Voilà le cœur du “Fontgate” : la police utilisée dans ces documents soi-disant authentiques produits par la famille Sharif est le Calibri, une police développée par Microsoft en 2004 et ajoutée à Windows en 2007. Problème : les documents sont datés de… février 2006. Un scandale confirmé par l’inspection du document réalisée par un laboratoire indépendant, qui confirme que “Calibri ne fut pas commercialement disponible avant le 31 janvier 2007. Aucune des déclarations certifiées n’est correctement datée […]. Elles ont été créées plus tard.” Affaire réglée ? Loin de là. Car si le hashtag #fontgate se multipliait sur Twitter, le clan Sharif préparait déjà sa défense, jouant sur l’opacité qui entoure la date de création de la police Calibri. Et voilà comment une police Windows devient soudainement la clé de voûte d’une enquête de corruption d’État.
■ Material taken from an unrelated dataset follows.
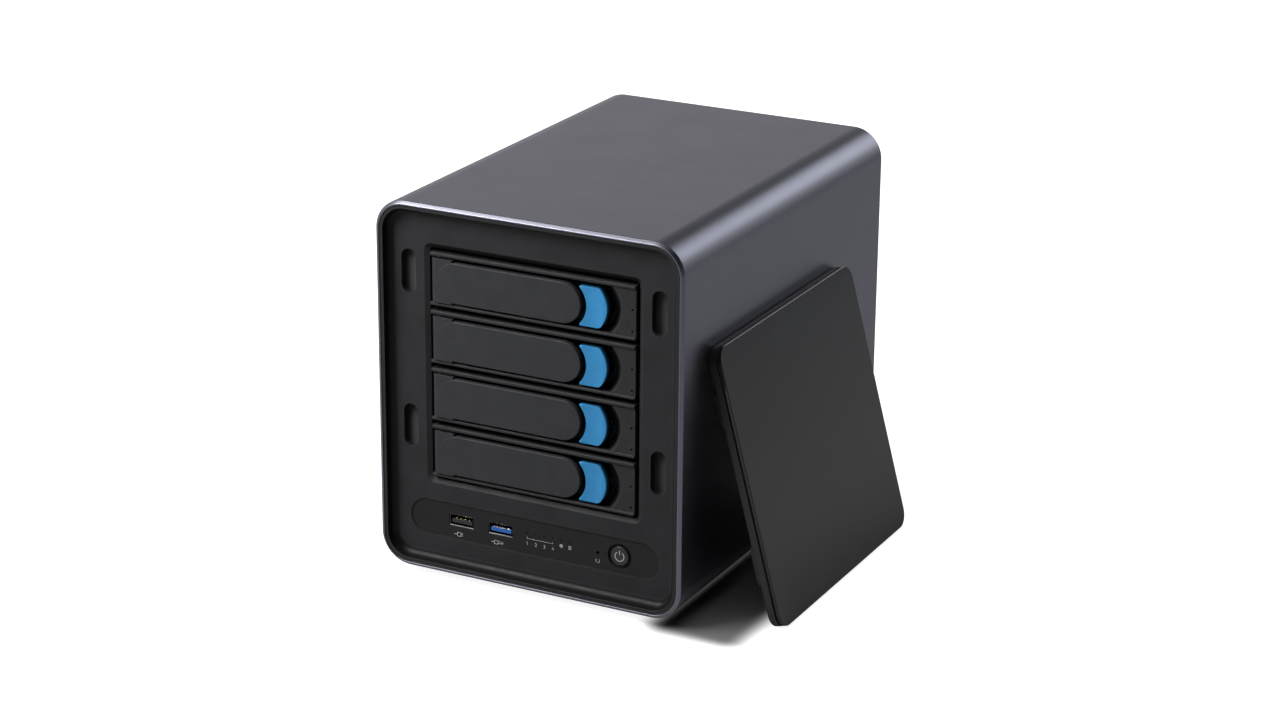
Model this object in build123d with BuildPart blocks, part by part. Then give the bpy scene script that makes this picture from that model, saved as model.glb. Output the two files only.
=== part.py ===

Pour tenter de résoudre l’épineuse question, les deux camps ont opté pour différentes stratégies : Maryam Nawaz Sharif est allée voir du côté du site de questions/réponses Quora pour prouver, capture d’écran à l’appui, que Calibri existait bien avant 2007. Interrogés par le quotidien pakistanais Dawn, les concepteurs de la police, de la société LucasFonts, reconnaissent que leur création était disponible en version beta dès 2006, avant son déploiement mondial sur Windows Vista et Office 2007, mais précisent qu’il leur semble “peu probable” que quelqu’un ait utilisé une police Windows encore en beta pour écrire des documents administratifs. Oui, c’est un euphémisme.

Mieux, alors que l’enquête finit par se tourner vers Wikipédia – LA source fiable d’Internet, c’est bien connu -, de petits malins modifient la page du Calibri pour faire remonter sa date de naissance à 2004. Face à la guerre de l’édition qui s’ensuit, les administrateurs décident de désactiver toute modification de la page jusqu’au 18 juillet prochain, date de fin de l’enquête. Une décision saluée par une partie de l’opinion publique pakistanaise, qui voit dans ce sabotage du site une tentative de “sauver un parti corrompu”. Aujourd’hui, le Premier ministre Nawaz Sharif apparaît plus que jamais menacé, une partie de la classe politique locale appelant déjà à sa démission. Moralité : toujours privilégier un bon vieux Times New Roman, indémodable.